Copy, character for character, the lines running from the one with "BOW_HALF_W, BOW_HALF_H, BOW_CENTRE_Z, BOW_R" to the one with "obj.parent = empty", ends included. Leave out every other line.

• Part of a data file
***
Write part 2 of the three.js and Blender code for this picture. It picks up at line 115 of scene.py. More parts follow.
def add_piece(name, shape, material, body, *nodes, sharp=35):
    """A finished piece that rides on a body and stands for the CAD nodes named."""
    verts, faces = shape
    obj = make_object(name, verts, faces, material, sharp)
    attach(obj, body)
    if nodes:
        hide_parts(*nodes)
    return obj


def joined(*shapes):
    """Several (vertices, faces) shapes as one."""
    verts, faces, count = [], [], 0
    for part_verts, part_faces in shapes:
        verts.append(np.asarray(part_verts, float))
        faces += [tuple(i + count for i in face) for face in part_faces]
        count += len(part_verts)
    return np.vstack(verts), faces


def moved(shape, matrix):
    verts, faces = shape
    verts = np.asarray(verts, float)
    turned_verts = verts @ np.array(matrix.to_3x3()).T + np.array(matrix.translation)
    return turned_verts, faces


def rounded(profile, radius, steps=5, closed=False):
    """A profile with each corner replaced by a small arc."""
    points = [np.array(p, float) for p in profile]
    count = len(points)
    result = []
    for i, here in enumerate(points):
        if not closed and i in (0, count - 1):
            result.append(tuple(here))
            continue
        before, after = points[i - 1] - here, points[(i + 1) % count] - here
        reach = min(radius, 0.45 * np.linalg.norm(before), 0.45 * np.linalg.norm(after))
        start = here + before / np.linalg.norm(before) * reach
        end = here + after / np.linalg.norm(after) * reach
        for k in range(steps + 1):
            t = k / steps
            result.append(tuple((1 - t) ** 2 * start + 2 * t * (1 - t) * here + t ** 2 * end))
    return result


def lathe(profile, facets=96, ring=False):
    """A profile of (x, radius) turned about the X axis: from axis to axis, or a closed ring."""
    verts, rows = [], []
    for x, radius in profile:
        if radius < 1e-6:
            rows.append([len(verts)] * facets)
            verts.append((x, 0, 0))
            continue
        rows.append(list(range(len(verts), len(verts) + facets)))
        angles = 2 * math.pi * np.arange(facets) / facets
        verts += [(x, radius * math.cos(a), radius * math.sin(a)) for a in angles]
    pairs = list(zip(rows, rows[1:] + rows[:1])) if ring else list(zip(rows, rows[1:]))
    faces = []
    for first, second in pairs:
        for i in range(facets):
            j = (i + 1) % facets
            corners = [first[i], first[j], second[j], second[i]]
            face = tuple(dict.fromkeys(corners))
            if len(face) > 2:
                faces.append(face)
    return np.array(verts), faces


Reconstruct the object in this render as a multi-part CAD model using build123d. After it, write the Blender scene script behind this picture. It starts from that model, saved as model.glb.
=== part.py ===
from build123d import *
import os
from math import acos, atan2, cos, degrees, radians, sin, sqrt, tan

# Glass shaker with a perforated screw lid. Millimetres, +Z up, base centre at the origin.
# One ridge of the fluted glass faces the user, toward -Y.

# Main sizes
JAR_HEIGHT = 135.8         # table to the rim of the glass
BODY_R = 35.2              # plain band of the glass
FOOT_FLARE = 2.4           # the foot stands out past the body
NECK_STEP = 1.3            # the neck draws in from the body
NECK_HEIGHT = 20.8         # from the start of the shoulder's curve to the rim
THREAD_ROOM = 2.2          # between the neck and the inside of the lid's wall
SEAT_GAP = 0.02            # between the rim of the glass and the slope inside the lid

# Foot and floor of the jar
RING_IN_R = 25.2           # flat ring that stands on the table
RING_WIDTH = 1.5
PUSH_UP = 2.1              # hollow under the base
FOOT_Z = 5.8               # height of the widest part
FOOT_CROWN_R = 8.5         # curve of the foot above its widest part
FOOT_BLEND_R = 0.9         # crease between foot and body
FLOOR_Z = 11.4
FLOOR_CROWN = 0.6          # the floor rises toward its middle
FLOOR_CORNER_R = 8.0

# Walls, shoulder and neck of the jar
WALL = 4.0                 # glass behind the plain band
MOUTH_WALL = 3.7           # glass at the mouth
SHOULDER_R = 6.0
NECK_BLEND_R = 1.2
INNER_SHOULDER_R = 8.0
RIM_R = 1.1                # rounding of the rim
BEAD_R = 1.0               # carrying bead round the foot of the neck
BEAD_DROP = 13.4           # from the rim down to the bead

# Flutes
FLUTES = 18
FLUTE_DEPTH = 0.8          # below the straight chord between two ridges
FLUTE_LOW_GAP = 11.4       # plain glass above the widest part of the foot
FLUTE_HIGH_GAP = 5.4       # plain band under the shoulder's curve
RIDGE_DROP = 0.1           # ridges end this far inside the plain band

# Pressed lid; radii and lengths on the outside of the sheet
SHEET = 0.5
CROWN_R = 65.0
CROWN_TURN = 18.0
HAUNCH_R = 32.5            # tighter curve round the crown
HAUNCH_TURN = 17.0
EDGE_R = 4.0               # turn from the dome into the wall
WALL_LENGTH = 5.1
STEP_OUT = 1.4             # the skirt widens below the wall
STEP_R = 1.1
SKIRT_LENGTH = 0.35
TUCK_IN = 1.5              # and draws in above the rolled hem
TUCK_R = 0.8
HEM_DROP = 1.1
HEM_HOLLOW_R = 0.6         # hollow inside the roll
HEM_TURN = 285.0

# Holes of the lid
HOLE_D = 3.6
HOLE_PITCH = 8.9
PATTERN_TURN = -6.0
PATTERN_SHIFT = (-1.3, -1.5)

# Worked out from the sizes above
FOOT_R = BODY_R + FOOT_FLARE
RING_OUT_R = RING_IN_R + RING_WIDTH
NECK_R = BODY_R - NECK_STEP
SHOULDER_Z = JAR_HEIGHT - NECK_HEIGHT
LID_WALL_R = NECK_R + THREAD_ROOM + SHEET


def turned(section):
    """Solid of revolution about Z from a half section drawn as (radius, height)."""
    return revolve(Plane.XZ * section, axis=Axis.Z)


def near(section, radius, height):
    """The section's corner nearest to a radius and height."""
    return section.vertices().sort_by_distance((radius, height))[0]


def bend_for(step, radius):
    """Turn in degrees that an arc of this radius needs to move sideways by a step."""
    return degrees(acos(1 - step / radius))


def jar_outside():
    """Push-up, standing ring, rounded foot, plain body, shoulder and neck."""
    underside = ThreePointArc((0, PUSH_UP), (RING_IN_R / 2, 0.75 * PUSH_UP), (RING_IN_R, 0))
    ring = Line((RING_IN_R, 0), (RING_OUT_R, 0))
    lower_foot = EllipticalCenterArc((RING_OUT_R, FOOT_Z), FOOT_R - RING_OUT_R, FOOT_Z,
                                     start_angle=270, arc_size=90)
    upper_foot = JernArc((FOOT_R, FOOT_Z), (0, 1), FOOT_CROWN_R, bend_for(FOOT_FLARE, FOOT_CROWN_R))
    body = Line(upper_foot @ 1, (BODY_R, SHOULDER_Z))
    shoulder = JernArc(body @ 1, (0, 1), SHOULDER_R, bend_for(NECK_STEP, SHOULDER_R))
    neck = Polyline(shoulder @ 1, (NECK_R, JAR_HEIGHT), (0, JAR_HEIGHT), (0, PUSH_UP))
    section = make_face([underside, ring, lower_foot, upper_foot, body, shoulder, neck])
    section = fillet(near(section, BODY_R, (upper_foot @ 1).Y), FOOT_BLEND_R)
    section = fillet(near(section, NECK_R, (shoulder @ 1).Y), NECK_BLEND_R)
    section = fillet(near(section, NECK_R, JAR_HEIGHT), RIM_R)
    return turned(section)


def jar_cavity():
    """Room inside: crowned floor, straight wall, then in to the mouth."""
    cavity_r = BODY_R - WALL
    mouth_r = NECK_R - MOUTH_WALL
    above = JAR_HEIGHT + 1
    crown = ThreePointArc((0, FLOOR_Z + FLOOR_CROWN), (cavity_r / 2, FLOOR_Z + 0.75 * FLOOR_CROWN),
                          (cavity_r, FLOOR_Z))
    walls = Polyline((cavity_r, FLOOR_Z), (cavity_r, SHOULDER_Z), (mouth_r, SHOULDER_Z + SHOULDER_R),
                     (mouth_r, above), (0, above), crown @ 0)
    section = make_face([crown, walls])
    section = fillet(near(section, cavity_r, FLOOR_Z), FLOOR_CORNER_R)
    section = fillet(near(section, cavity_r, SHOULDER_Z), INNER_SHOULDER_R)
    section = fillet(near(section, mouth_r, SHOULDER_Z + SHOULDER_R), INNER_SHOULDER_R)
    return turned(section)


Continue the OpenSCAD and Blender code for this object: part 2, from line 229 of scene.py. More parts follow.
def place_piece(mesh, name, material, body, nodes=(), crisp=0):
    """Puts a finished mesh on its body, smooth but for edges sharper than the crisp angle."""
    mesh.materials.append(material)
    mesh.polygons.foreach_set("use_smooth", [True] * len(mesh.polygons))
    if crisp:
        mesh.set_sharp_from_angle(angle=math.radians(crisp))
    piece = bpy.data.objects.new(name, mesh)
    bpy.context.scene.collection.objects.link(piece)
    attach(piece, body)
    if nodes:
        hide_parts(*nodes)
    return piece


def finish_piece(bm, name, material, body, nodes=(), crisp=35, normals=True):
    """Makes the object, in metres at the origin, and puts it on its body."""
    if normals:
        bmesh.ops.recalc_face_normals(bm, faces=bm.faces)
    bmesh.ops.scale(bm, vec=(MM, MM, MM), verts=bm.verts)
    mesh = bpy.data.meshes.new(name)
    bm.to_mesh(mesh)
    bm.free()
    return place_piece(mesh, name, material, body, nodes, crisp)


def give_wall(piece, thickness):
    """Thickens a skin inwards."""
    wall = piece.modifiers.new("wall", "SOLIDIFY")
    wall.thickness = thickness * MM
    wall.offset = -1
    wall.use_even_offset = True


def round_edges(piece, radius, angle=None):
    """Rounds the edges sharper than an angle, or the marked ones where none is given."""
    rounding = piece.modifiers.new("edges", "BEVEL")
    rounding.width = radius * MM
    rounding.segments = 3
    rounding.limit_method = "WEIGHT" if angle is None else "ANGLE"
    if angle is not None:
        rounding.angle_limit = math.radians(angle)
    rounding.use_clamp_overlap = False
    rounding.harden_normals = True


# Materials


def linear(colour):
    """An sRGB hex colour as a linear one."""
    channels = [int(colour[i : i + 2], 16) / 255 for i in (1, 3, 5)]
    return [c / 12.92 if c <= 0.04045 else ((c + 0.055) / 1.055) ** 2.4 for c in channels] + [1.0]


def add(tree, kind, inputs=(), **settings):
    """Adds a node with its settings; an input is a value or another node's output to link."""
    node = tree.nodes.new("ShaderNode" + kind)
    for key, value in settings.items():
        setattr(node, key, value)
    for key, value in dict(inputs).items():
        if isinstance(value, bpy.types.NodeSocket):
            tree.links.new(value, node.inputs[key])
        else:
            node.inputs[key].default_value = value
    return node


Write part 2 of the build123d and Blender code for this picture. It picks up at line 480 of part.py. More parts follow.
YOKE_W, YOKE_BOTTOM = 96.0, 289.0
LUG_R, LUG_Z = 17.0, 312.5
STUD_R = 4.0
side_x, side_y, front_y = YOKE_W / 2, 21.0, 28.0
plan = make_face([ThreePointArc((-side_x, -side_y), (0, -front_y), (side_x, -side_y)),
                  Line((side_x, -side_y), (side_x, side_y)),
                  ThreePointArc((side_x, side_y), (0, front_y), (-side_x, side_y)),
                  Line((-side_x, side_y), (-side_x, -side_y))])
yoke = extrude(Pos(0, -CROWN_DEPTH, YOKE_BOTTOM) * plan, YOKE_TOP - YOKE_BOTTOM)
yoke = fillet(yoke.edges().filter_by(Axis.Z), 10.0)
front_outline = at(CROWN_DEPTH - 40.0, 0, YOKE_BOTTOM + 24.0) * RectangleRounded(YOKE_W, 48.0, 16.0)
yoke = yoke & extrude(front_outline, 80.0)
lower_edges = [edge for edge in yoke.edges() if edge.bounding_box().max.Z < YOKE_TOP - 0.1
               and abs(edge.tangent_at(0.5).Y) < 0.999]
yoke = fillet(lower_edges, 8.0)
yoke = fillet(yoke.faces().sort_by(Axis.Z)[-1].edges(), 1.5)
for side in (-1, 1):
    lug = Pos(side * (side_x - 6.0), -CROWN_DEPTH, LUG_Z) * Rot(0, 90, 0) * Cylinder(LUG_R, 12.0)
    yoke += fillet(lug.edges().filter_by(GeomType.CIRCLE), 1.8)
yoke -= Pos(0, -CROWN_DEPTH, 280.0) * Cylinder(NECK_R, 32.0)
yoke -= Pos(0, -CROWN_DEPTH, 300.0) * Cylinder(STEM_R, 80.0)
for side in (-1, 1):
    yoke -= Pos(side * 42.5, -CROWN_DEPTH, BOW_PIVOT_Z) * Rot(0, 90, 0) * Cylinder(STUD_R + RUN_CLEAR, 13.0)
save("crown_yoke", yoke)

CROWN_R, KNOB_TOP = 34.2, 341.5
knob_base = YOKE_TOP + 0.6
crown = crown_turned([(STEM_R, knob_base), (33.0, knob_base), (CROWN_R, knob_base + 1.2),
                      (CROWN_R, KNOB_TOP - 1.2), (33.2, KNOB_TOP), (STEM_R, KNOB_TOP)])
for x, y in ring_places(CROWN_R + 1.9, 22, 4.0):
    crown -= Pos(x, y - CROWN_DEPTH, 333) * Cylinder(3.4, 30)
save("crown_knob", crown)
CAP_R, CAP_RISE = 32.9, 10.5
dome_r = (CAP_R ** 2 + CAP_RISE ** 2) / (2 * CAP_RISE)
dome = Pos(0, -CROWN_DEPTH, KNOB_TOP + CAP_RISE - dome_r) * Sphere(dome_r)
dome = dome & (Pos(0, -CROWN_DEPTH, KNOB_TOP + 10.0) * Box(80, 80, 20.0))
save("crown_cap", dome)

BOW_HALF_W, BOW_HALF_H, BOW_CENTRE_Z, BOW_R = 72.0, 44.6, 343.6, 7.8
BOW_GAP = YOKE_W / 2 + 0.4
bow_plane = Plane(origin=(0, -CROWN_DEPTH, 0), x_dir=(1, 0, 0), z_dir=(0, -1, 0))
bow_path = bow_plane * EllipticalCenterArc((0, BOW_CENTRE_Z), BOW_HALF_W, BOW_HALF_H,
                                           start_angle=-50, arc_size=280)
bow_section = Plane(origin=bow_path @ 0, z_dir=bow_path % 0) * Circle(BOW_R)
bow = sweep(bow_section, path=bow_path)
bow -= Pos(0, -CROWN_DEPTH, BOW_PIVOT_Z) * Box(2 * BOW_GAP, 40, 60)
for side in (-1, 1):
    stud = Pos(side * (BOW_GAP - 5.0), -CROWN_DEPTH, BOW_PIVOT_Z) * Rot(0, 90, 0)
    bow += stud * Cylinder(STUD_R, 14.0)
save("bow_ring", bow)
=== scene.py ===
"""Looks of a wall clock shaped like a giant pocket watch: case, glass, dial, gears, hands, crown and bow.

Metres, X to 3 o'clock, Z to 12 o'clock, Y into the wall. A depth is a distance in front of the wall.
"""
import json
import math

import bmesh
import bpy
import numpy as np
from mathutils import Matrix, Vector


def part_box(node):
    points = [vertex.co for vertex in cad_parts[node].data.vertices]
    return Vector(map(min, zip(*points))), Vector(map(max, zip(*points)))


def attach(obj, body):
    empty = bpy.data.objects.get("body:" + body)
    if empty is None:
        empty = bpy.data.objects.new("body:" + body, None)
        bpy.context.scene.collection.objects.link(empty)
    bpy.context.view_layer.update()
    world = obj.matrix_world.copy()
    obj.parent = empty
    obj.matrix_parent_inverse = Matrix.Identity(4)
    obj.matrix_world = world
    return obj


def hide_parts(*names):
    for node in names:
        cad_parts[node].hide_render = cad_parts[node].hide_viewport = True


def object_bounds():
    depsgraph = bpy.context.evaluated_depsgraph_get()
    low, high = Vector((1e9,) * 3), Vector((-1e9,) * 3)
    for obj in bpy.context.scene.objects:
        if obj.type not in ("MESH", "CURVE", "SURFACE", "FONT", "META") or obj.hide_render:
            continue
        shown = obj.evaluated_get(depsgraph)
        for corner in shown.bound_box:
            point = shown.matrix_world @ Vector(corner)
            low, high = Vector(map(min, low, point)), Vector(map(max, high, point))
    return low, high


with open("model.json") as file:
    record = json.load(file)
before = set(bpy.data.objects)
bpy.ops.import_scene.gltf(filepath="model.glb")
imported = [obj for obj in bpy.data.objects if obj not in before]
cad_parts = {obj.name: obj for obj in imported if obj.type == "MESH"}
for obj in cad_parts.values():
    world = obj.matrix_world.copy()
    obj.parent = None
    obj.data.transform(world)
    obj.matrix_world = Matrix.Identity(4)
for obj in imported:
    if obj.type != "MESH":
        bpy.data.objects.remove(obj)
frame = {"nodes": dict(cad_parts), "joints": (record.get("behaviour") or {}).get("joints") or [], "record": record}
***
• Reply to the task
BOW_HALF_W, BOW_HALF_H, BOW_CENTRE_Z, BOW_R = 72.0, 44.6, 343.6, 7.8
BOW_GAP = YOKE_W / 2 + 0.4
bow_plane = Plane(origin=(0, -CROWN_DEPTH, 0), x_dir=(1, 0, 0), z_dir=(0, -1, 0))
bow_path = bow_plane * EllipticalCenterArc((0, BOW_CENTRE_Z), BOW_HALF_W, BOW_HALF_H,
                                           start_angle=-50, arc_size=280)
bow_section = Plane(origin=bow_path @ 0, z_dir=bow_path % 0) * Circle(BOW_R)
bow = sweep(bow_section, path=bow_path)
bow -= Pos(0, -CROWN_DEPTH, BOW_PIVOT_Z) * Box(2 * BOW_GAP, 40, 60)
for side in (-1, 1):
    stud = Pos(side * (BOW_GAP - 5.0), -CROWN_DEPTH, BOW_PIVOT_Z) * Rot(0, 90, 0)
    bow += stud * Cylinder(STUD_R, 14.0)
save("bow_ring", bow)
=== scene.py ===
"""Looks of a wall clock shaped like a giant pocket watch: case, glass, dial, gears, hands, crown and bow.

Metres, X to 3 o'clock, Z to 12 o'clock, Y into the wall. A depth is a distance in front of the wall.
"""
import json
import math

import bmesh
import bpy
import numpy as np
from mathutils import Matrix, Vector


def part_box(node):
    points = [vertex.co for vertex in cad_parts[node].data.vertices]
    return Vector(map(min, zip(*points))), Vector(map(max, zip(*points)))


def attach(obj, body):
    empty = bpy.data.objects.get("body:" + body)
    if empty is None:
        empty = bpy.data.objects.new("body:" + body, None)
        bpy.context.scene.collection.objects.link(empty)
    bpy.context.view_layer.update()
    world = obj.matrix_world.copy()
    obj.parent = empty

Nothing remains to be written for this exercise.